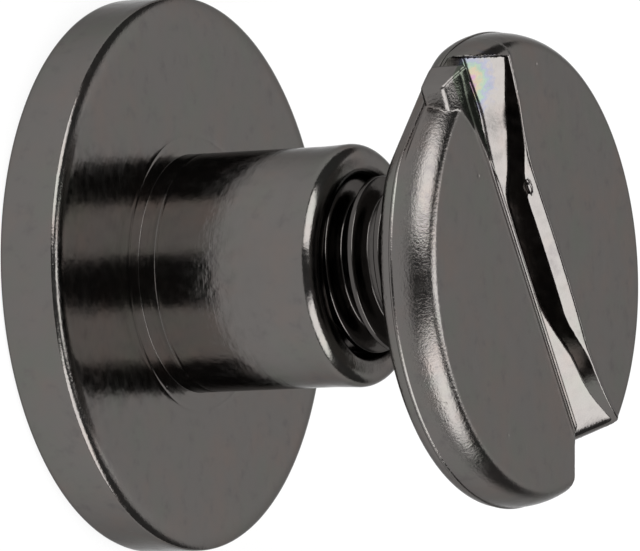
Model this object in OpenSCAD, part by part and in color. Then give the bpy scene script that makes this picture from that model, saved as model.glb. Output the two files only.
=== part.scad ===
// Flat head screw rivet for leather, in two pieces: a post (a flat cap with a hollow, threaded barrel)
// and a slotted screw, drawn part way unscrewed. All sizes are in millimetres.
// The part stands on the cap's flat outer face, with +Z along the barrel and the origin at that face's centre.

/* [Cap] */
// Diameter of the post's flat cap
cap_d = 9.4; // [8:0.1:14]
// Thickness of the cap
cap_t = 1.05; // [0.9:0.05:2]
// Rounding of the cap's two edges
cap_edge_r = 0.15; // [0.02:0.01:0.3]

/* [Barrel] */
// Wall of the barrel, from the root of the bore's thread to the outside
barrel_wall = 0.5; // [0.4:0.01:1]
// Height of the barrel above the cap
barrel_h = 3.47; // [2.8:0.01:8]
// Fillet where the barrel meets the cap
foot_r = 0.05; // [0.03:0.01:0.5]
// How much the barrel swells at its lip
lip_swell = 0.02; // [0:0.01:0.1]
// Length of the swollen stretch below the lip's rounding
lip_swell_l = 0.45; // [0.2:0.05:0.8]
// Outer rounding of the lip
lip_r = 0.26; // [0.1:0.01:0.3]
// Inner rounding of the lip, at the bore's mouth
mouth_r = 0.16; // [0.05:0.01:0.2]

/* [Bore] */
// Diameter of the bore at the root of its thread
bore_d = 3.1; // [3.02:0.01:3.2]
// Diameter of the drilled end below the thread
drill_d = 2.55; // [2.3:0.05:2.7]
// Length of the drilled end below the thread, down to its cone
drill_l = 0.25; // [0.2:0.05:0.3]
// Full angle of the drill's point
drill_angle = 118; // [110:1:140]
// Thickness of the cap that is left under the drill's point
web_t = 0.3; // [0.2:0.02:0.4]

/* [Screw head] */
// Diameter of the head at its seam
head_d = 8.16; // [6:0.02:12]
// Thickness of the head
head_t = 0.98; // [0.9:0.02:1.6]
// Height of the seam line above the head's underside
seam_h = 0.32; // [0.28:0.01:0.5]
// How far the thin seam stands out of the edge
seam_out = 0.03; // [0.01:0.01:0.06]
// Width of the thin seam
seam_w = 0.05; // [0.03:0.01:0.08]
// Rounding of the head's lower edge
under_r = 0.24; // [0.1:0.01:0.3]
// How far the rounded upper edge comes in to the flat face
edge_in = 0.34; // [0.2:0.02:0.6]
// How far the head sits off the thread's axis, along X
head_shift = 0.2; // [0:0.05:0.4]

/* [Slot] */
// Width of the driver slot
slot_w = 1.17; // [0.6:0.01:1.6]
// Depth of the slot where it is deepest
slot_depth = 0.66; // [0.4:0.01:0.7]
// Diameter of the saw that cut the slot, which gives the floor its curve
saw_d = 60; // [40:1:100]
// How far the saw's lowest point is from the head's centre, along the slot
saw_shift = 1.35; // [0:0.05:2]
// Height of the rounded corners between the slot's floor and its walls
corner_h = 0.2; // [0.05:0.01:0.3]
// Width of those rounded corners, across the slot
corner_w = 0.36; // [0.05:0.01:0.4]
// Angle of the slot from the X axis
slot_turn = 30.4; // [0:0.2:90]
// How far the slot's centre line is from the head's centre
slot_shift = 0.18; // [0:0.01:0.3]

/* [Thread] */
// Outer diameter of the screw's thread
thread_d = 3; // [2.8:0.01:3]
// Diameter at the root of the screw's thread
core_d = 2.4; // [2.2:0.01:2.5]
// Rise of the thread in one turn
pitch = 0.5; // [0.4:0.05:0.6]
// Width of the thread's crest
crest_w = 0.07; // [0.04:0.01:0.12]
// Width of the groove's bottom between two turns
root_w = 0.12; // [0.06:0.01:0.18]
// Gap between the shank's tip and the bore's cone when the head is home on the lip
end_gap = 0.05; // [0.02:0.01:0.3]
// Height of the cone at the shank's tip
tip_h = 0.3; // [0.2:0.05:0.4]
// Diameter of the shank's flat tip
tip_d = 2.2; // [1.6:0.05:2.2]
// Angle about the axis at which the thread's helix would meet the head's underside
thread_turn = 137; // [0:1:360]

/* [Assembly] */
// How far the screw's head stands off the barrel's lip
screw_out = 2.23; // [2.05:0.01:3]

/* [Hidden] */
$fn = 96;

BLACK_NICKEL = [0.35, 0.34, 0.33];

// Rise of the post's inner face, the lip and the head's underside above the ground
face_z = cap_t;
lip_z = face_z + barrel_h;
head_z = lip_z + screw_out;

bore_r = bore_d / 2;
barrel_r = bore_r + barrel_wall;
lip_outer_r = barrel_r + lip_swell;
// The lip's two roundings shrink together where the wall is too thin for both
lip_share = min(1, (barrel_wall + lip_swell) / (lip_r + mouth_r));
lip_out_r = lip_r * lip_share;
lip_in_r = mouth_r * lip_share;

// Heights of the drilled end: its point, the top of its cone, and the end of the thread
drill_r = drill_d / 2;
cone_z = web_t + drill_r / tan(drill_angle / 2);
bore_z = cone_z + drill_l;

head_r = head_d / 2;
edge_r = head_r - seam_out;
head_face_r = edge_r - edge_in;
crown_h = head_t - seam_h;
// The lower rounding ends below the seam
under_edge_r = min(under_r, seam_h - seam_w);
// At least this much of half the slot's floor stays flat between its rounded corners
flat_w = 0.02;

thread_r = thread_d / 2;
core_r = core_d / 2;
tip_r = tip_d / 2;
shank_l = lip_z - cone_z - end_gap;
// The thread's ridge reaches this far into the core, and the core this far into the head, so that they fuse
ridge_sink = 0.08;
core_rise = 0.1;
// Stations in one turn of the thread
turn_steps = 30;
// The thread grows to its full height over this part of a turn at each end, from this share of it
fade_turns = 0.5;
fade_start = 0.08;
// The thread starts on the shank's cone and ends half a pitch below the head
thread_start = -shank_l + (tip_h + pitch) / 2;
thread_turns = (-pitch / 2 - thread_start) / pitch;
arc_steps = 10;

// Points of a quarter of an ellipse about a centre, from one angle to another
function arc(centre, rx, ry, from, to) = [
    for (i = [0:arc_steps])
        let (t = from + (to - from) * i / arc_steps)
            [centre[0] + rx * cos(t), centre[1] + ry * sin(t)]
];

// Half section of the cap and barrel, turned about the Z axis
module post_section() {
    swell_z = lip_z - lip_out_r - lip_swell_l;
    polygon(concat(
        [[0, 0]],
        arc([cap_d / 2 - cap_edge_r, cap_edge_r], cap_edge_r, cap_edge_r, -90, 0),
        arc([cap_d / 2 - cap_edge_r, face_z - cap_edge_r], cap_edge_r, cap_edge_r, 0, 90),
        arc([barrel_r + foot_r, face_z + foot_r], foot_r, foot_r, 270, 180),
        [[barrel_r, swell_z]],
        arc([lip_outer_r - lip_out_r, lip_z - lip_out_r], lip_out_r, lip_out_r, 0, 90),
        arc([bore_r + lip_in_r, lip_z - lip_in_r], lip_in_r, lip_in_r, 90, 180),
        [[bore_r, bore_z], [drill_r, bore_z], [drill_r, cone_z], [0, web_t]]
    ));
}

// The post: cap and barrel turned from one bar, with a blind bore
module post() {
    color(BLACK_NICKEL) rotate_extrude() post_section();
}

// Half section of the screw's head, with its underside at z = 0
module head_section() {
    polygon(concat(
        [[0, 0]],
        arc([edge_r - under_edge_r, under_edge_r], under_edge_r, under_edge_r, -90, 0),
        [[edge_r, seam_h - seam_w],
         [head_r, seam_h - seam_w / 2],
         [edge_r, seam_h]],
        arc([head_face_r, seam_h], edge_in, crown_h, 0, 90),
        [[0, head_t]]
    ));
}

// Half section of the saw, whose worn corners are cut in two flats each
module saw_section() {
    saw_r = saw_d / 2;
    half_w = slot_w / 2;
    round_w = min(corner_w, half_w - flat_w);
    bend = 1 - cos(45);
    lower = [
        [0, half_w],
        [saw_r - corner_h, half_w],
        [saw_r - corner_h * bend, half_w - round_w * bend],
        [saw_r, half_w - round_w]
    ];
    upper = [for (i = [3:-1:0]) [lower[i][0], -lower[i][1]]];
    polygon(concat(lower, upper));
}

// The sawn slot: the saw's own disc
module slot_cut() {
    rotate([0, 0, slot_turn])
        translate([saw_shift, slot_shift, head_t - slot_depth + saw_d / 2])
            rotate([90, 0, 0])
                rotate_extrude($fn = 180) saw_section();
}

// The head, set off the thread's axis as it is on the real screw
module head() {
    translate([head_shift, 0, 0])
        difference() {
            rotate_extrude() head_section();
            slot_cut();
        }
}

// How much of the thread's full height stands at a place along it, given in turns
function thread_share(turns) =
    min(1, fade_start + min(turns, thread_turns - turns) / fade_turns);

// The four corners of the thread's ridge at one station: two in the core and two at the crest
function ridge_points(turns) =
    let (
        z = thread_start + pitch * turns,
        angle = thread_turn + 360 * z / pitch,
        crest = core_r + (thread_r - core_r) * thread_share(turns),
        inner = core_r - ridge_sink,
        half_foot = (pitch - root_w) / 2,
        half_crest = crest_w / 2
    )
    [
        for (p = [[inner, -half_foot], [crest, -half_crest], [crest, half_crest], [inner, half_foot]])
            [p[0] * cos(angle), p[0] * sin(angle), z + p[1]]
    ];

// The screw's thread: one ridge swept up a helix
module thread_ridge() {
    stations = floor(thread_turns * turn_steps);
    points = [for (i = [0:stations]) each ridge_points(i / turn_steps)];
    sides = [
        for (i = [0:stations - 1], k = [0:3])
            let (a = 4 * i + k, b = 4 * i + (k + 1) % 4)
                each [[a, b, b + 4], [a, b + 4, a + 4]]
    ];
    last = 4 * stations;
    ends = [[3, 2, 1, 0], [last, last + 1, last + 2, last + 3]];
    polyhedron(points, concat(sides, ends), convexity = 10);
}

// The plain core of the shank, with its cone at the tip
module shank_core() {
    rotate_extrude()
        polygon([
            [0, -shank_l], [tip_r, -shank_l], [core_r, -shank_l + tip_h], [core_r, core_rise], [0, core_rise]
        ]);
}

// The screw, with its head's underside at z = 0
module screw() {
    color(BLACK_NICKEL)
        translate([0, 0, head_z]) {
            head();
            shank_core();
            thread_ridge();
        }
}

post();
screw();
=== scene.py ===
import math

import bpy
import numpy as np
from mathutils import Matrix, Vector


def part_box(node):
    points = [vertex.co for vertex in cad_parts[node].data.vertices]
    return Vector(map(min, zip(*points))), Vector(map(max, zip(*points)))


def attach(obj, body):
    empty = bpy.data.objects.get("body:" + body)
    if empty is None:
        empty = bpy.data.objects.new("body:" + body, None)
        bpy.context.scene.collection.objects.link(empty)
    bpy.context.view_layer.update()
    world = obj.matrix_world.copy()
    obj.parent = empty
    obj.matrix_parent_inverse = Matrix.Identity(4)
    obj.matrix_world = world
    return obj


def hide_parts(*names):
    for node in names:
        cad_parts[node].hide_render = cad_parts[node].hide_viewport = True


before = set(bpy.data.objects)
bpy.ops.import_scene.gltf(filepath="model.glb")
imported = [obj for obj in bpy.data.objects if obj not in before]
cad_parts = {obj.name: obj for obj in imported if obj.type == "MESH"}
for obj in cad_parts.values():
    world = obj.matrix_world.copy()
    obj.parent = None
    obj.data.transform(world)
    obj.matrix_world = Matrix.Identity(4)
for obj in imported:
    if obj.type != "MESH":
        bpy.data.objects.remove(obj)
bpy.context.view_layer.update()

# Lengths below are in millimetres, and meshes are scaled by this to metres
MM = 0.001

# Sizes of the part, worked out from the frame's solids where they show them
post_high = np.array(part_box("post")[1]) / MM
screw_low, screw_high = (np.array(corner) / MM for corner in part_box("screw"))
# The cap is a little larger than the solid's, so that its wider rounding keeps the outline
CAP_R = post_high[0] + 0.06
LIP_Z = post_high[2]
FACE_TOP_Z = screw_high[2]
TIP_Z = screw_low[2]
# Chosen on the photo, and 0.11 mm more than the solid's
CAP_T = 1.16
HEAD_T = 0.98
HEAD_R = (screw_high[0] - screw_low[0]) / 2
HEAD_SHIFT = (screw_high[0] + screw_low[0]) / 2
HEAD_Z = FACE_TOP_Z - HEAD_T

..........

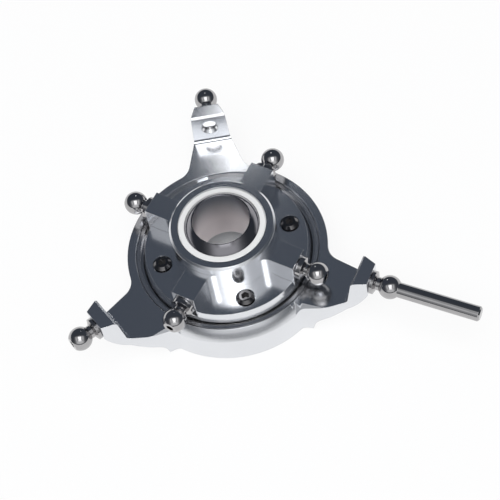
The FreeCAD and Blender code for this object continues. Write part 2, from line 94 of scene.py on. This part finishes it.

..........

WHAT IS NEEDED –
Your task is to reproduce exactly the lines beginning at the line containing "cone at the tip" and ending at the line containing "obj.matrix_world = Matrix.Identity(4)", inclusive.

FINAL RESULT –
// The plain core of the shank, with its cone at the tip
module shank_core() {
    rotate_extrude()
        polygon([
            [0, -shank_l], [tip_r, -shank_l], [core_r, -shank_l + tip_h], [core_r, core_rise], [0, core_rise]
        ]);
}

// The screw, with its head's underside at z = 0
module screw() {
    color(BLACK_NICKEL)
        translate([0, 0, head_z]) {
            head();
            shank_core();
            thread_ridge();
        }
}

post();
screw();
=== scene.py ===
import math

import bpy
import numpy as np
from mathutils import Matrix, Vector


def part_box(node):
    points = [vertex.co for vertex in cad_parts[node].data.vertices]
    return Vector(map(min, zip(*points))), Vector(map(max, zip(*points)))


def attach(obj, body):
    empty = bpy.data.objects.get("body:" + body)
    if empty is None:
        empty = bpy.data.objects.new("body:" + body, None)
        bpy.context.scene.collection.objects.link(empty)
    bpy.context.view_layer.update()
    world = obj.matrix_world.copy()
    obj.parent = empty
    obj.matrix_parent_inverse = Matrix.Identity(4)
    obj.matrix_world = world
    return obj


def hide_parts(*names):
    for node in names:
        cad_parts[node].hide_render = cad_parts[node].hide_viewport = True


before = set(bpy.data.objects)
bpy.ops.import_scene.gltf(filepath="model.glb")
imported = [obj for obj in bpy.data.objects if obj not in before]
cad_parts = {obj.name: obj for obj in imported if obj.type == "MESH"}
for obj in cad_parts.values():
    world = obj.matrix_world.copy()
    obj.parent = None
    obj.data.transform(world)
    obj.matrix_world = Matrix.Identity(4)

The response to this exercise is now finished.